Molecular-scale study of Cr(vi) adsorption onto lepidocrocite facets by EXAFS, in situ ATR-FTIR, theoretical frequency calculations and DFT+U techniques

Abstract

Lepidocrocite, as a ubiquitous iron mineral, is widely detected in different morphologies in natural environments, controlling the mobility and availability of heavy metal ions (HMIs). These different morphologies of lepidocrocite commonly exhibit different surface reactivities due to its exposed facets. However, the adsorption mechanism of HMIs onto lepidocrocite facets remains ambiguous. In this study, Cr(VI) adsorption on lepidocrocite with different exposed facets was investigated via macroscopic batch experiments, synchrotron-based X-ray absorption fine structure (XAFS) spectroscopy, in situ ATR-FTIR spectroscopy, and density functional theory (DFT) calculations. Macroscopic experimental results showed that the maximum Cr(VI) adsorption capacity for rod-like lepidocrocite with a higher proportion of {001}/{010} (R-LEP) was 0.137 mg m⁻², 2.21 times higher than that of plate-like lepidocrocite (P-LEP). Meanwhile, the Cr(VI) site density on the {001} facet was estimated to be 4.30 #Cr nm⁻², much higher than that on the {010} facets (0.42 #Cr nm⁻²).
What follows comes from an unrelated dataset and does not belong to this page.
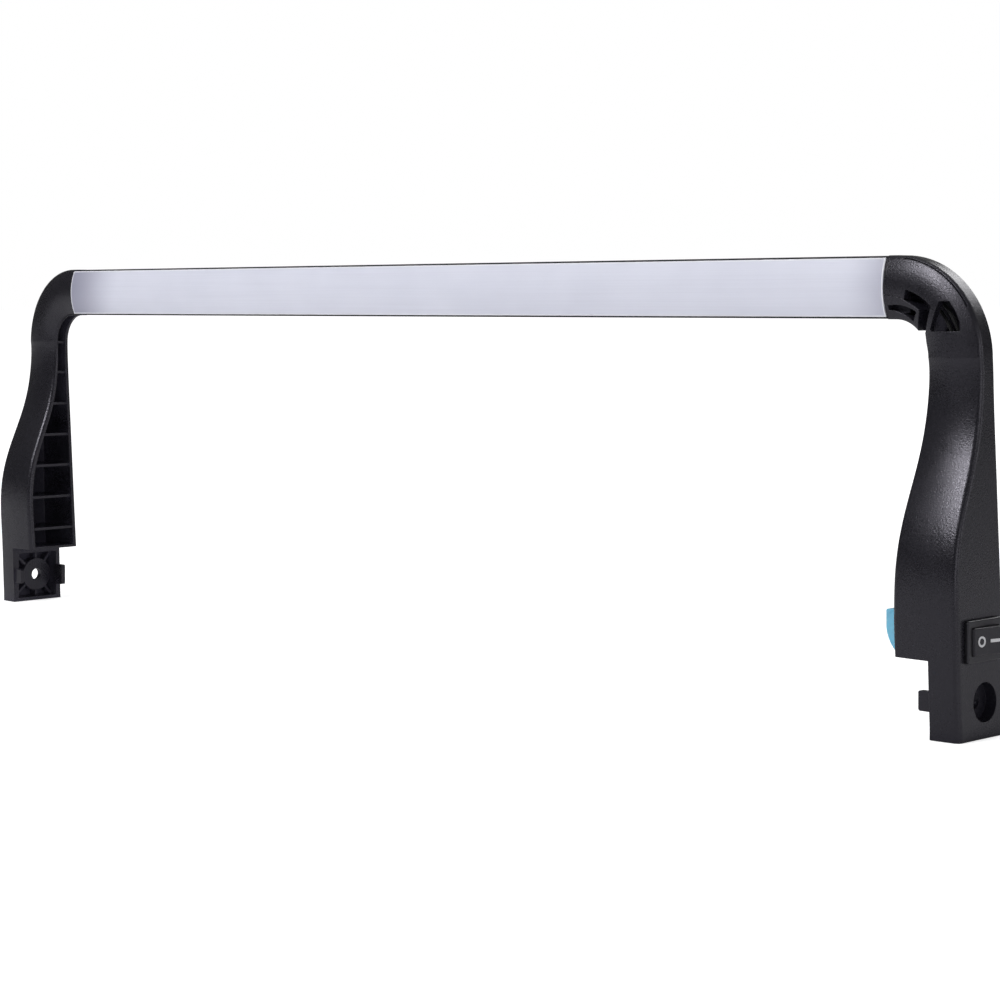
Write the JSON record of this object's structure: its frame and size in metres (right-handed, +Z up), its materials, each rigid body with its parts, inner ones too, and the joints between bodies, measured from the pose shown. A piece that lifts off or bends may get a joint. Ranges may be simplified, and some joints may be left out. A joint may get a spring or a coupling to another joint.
{
  "type": "picture light",
  "caption": "Slim LED light bar with a crowned diffuser on two curved bracket legs with fixing holes, hook tabs, a rocker switch and a sliding catch.",
  "frame": {"origin": "the middle of the left fixing hole, on the axis that both fixing holes share", "axes": "+X along the bar towards the leg with the switch, -Y out of the diffuser, +Z up from the feet to the bar"},
  "size_m": [0.6082, 0.0306, 0.1732],
  "materials": {
    "black_plastic": "fine spark-textured moulded ABS, satin black",
    "black_channel": "smooth satin black extruded profile",
    "diffuser_opal": "satin opal polycarbonate",
    "blue_plastic": "light blue translucent acetal",
    "switch_black": "semi-gloss black nylon",
    "white_print": "off-white filled marks",
    "contact_metal": "plated brass",
    "spring_steel": "drawn steel wire",
    "screw_steel": "black zinc plated steel",
    "board_green": "solder-masked fibreglass",
    "board_white": "white solder-masked aluminium strip board",
    "chip_yellow": "phosphor-covered LED packages",
    "component_dark": "moulded component bodies",
    "connector_cream": "natural nylon",
    "tape_grey": "thermal adhesive tape",
    "nickel": "nickel plate",
    "lead_sleeve": "PVC lead sleeve"
  },
  "bodies": {
    "frame": {"bar_housing": "black_channel", "diffuser": "diffuser_opal", "thermal_tape": "tape_grey", "led_board": "board_white", "led_chips": "chip_yellow", "led_connector": "connector_cream", "left_end_plug": "black_plastic", "right_end_plug": "black_plastic", "bar_screws": "screw_steel", "leg_screws": "screw_steel", "left_leg": "black_plastic", "right_leg": "black_plastic", "right_leg_cover": "black_plastic", "cover_screws": "screw_steel", "switch_body": "switch_black", "switch_terminals": "contact_metal", "catch_spring": "spring_steel", "catch_housing": "black_plastic", "catch_screws": "screw_steel", "driver_board": "board_green", "driver_parts": "component_dark", "driver_screws": "screw_steel", "power_socket": "switch_black", "socket_contacts": "contact_metal", "socket_nut": "nickel", "supply_leads": "lead_sleeve", "switch_leads": "lead_sleeve", "led_leads": "lead_sleeve"},
    "rocker": {"switch_rocker": "switch_black", "switch_marks": "white_print", "switch_plunger": "connector_cream", "switch_spring": "spring_steel"},
    "blade": {"contact_blade": "contact_metal"},
    "catch": {"release_catch": "blue_plastic"}
  },
  "joints": [
    {"name": "rocker_tilt", "type": "hinge", "parent": "frame", "child": "rocker", "pos_m": [0.59585, -0.0019, 0.02245], "axis": [0, 0, 1], "range_deg": [0, 20]},
    {"name": "blade_tilt", "type": "hinge", "parent": "frame", "child": "blade", "pos_m": [0.58855, -0.0019, 0.02245], "axis": [0, 0, 1], "range_deg": [-14, 0]},
    {"name": "catch_slide", "type": "slide", "parent": "frame", "child": "catch", "axis": [1, 0, 0], "range_m": [0, 0.0045], "deforming": ["catch_spring"]}
  ],
  "couplings": [
    {"joint": "blade_tilt", "follows": "rocker_tilt", "ratio": -0.7}
  ]
}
The fitting results of EXAFS spectroscopy revealed that Cr(VI) coordinated to the surfaces of P-LEP and R-LEP via the formation of both bidentate and monodentate inner-sphere complexes. In situ ATR-FTIR spectroscopy combined with theoretical frequency calculations showed that two Cr(VI) species formed in different relative proportions on P-LEP and R-LEP, the bidentate binuclear complex was the dominant species on the {001} facets, and the protonated monodentate binuclear configuration formed on the {010} facets. DFT+U calculations further confirmed that the two Cr(VI) surface structures on their corresponding facets both exhibited high thermodynamic stability. This study will help to understand the roles of lepidocrocite in mobilization of HMIs in environments and provide guidance to design an efficient adsorbent for environmental remediation.